Louisiana – In 2003, Louisiana sought to harmonize its parishes' sales tax bases with the state's sales tax base by requiring parishes to follow the Uniform Local Sales Tax Code (“UTC”). [Act 73 of 2003 Leg. Session, codified as RS § 47:337.] The UTC sets forth specific rules for localities in terms of administering and collecting sales and use taxes. The UTC generally enables uniformity; unfortunately, some state-only, local-option, and locality-specific exclusions and exemptions continue to exist. Additionally, the UTC does not require the parishes' taxes be centrally administered. Rather, the parishes are permitted to administer their tax (including registration, payments, and appeals) separately from the State. Louisiana is attempting to resolve these issues, and, in 2015, the State made some improvements by granting taxpayers the right to appeal the parishes' sales tax assessments to the Louisiana Board of Tax Appeals, an independent tax dispute forum. [ See 2015 Act 210, LRS §§47:1401 to 1486.] This year, the legislature created the Louisiana Sales and Use Tax Commission for Remote Sellers, which is an independent agency housed within the Louisiana Department of Revenue, to deal with the administration and collection of tax from remote sellers. [ See 2017 Act 274; H.B. 601.] A major problem with this bifurcated approach is that the State's sales tax and local sales taxes could be administered differently, depending on whether or not a seller has a physical presence in the state. Louisiana is an example of a state that could potentially qualify for remote seller collection authority under some of the proposed federal laws. Of course, this lack of central administration for all sellers would preclude it from being SSUTA compliant.

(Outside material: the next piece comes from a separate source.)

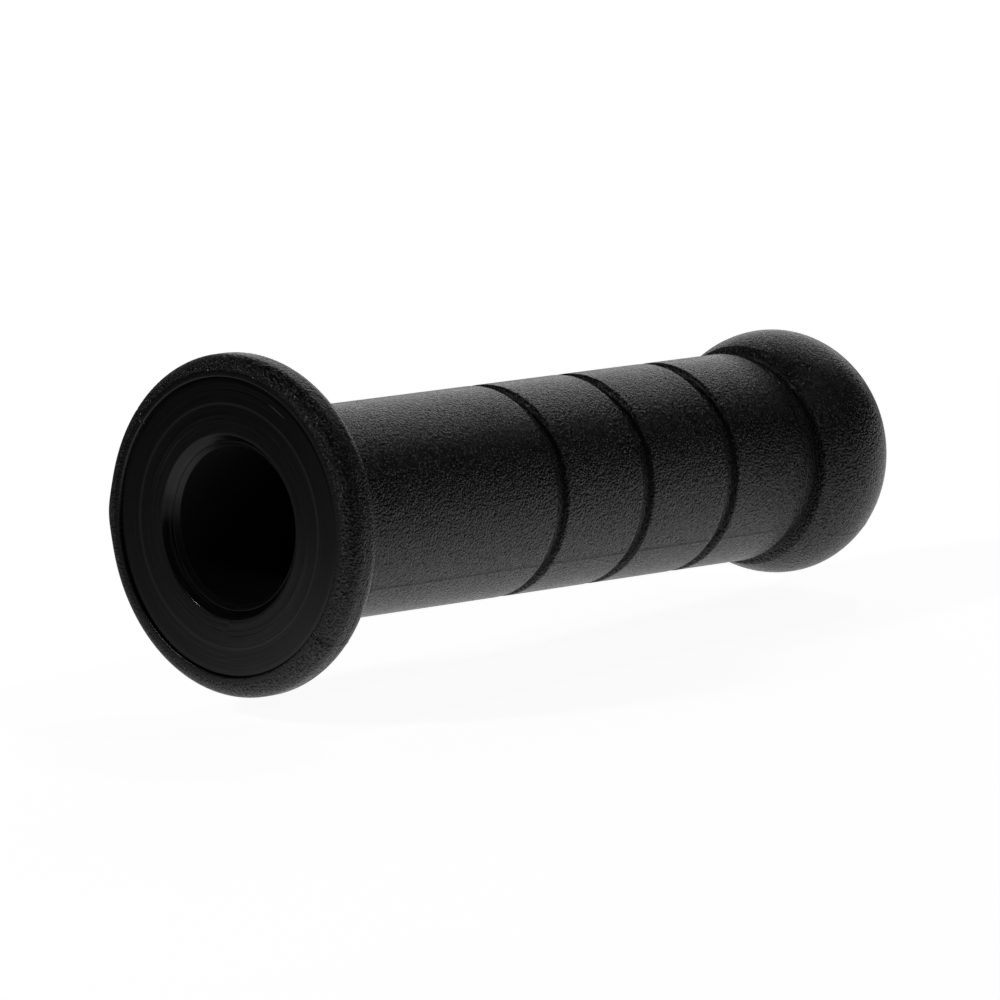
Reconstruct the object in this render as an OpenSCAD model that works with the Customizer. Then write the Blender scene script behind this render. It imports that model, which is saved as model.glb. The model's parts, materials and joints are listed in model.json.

Since 2014, the number of full member states to the SSUTA has stagnated at 23, with one associate member state. [List of SSUTA states available at: http://www.streamlinedsalestax.org.] Although some states have introduced legislation that take steps towards membership, no additional states have been successful in following through to completion. [ See., e.g., Missouri; S. 105 (2017) and H. 763 (2017).] Still, non-SSUTA states should continue to consider becoming members because the SSUTA both provides a clear path to remote seller collection authority upon the passage of certain federal legislation and also offers a host of other advantages from which non-member states may benefit.
SSUTA members states are generally required to treat in-state sellers the same as remote sellers—which should be the model used by all states. The SSUTA states are required to treat in-state and remote sellers the same, except that remote sellers are eligible for compensation for their use of certified service providers. Although congressional action through either the Marketplace Fairness Act (S. 976) or Remote Transaction Parity Act (H.R. 2193) would seem to provide uniformity for taxpayers, one concern is that some of the minimum simplification requirements apply only to remote sellers. In-state sellers should also be able to rely on and be afforded liability relief based on a tax agency's guidance. The Council On State Taxation has a policy statement on this: “Simplification of the Sales, Use or Similar Transaction Tax System,” [available at: http://cost.org/Page.aspx?id=3140]. Unlike the proposed federal legislation, SSUTA member states are required to provide such guidance and afford relief to all taxpayers.
In addition to addressing some of the remote seller collection authority concerns raised above, there are numerous other advantages to a state that joins the SSUTA as opposed to going it alone. First, the SSUTA is fully implemented and has been a working agreement between member states since October 2005. The SSUTA provides uniform definitions and a taxability matrix with disclosed practices that all sellers can rely upon for collection purposes, and it requires central administration of the states' state-wide and local sales taxes (including audits). Also, the SSUTA states police each other for compliance and, while there continues to be room for improvement, SSUTA states have actually found fellow member states out of compliance with the SSUTA on several occasions. While expulsion from the SSUTA is a possible outcome (see SSUTA §808), the goal is to move a state back into compliance with the SSUTA.
In addition, the SSUTA has established a process, and more importantly contracts that member states can use to reimburse Certified Service Providers. These providers assist remote sellers in determining what is taxable and, if taxable, imposing and collecting their taxes. [ See SSUTA §601.] The SSUTA also has a standardized exemption certificate and a process for sellers to accept that certificate which facilitates sellers making sales to purchasers claiming their purchases are exempt from a destination state's sales tax. Further, the SSUTA establishes time restraints on when states can change their tax rates and make boundary changes to enable sellers to update their systems to collect the tax. In general, the states must provide at least sixty-days' notice and the change must take effect at the beginning of a calendar quarter. [ See SSUTA §305.] And, finally, the SSUTA is not a static agreement. Rather, member states, consulting with the business community have frequently made reasonable amendments to the SSUTA to address issues a petitioning state or a current SSUTA member state has with a provision of the SSUTA. The SSUTA has a provision that requires it to consult with a Business Advisory Council, which is made up of business and industry members. [ See SSUTA §811.] Examples of the SSUTA being amended are the SSUTA states addressing a compliance issue Georgia had with its state and local tax base [ see SSUTA §302] and the SSUTA was also amended to allow origin sourcing of intrastate sales, which allowed Ohio and Utah to become full member states. [ See SSUTA §310.1.]
It is promising to see states with local-level sales taxes taking steps to reduce the complexities sellers face to collect and remit taxes in those jurisdictions. Ultimately, these states and the other non-SSUTA states should seriously entertain becoming a full member state to the Agreement. One issue that the SSUTA states must continue to address is engaging the six most populous states (California, Florida, Illinois, New York, Pennsylvania and Texas), which represent 40 percent of U.S. population, to become members of, or be more actively engaged with, the SSUTA. Membership in the SSUTA does not strip a state of its sovereignty, as a state can still choose what it wants to tax within the parameters of the SSUTA definitions ( e.g., a state retains its ability to tax or not tax a defined product, known as toggles). Further, increasing the number of SSUTA member states enhances Congress' ability to pass a federal law that grants those states remote seller collection authority.